Although the Court’s decision was in Pfizer’s favour, it is not a ‘free pass’ for corporations to act without restraint simply because a patent is coming to an end. It is still important to consider whether:
- a corporation is likely to hold substantial market power in the market post-exclusivity, or leading up to the end of exclusivity. To this end, it is important to take into account market dynamics, such as whether competitors are planning to enter the market upon the expiry of the patent and have been canvassing customers in preparation for that time;
- the corporation’s conduct is legitimately for the purpose of remaining competitive in the post-patent market and there is credible evidence in support of this.
Is there a role for s 51(3) CCA?
The Court did not have to give findings on the use of section 51(3), which allows some otherwise illegal conduct by parties who enjoy patent protection. The Court did, however, offer some views on whether section 51 would have been applicable. First, section 51 is not available for alleged breaches of section 46 (misuse of market power) so its application was only limited to section 47 (exclusive dealing).

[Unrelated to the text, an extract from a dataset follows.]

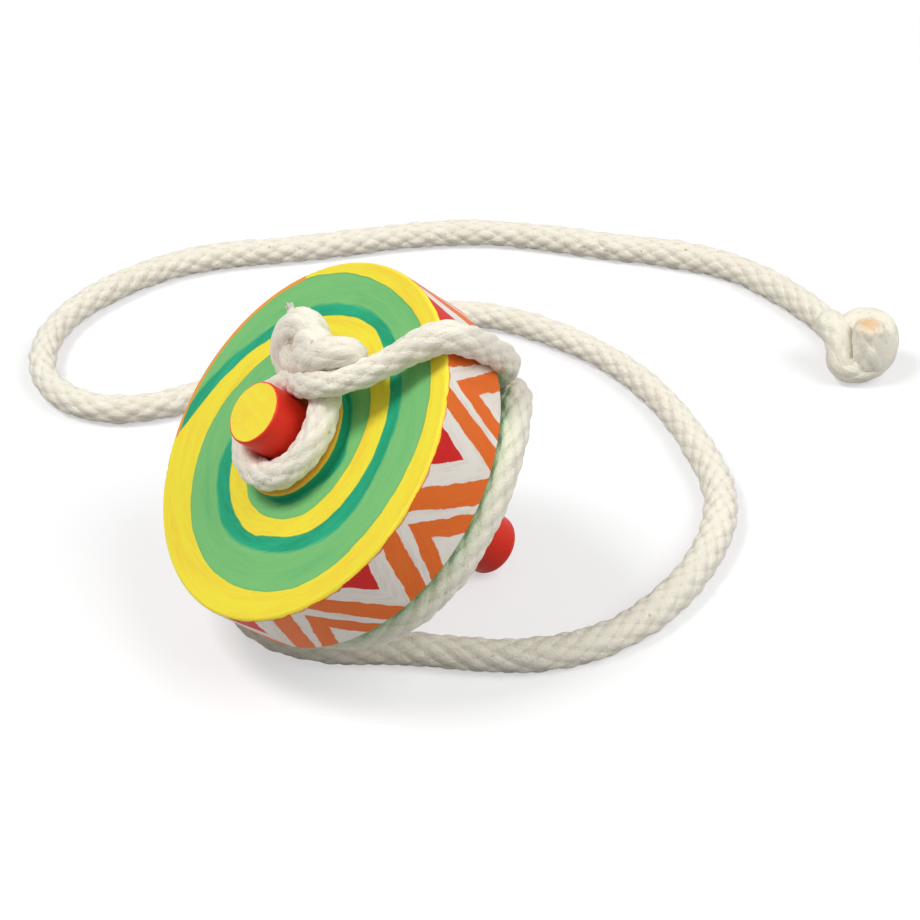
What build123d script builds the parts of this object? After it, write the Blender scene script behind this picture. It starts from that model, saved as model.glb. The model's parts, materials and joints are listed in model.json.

The Court indicated that it would not have allowed a breach of section 47 to be cured by section 51 because the conditions Pfizer was imposing would have been used to create a “collateral advantage” to the patent protection and because this was not a question of.
Relevantly, the Harper Review’s Final Report recommended the repeal of s 51(3). Given its limited application, it is difficult to see how the repeal of this exception would have any material impact.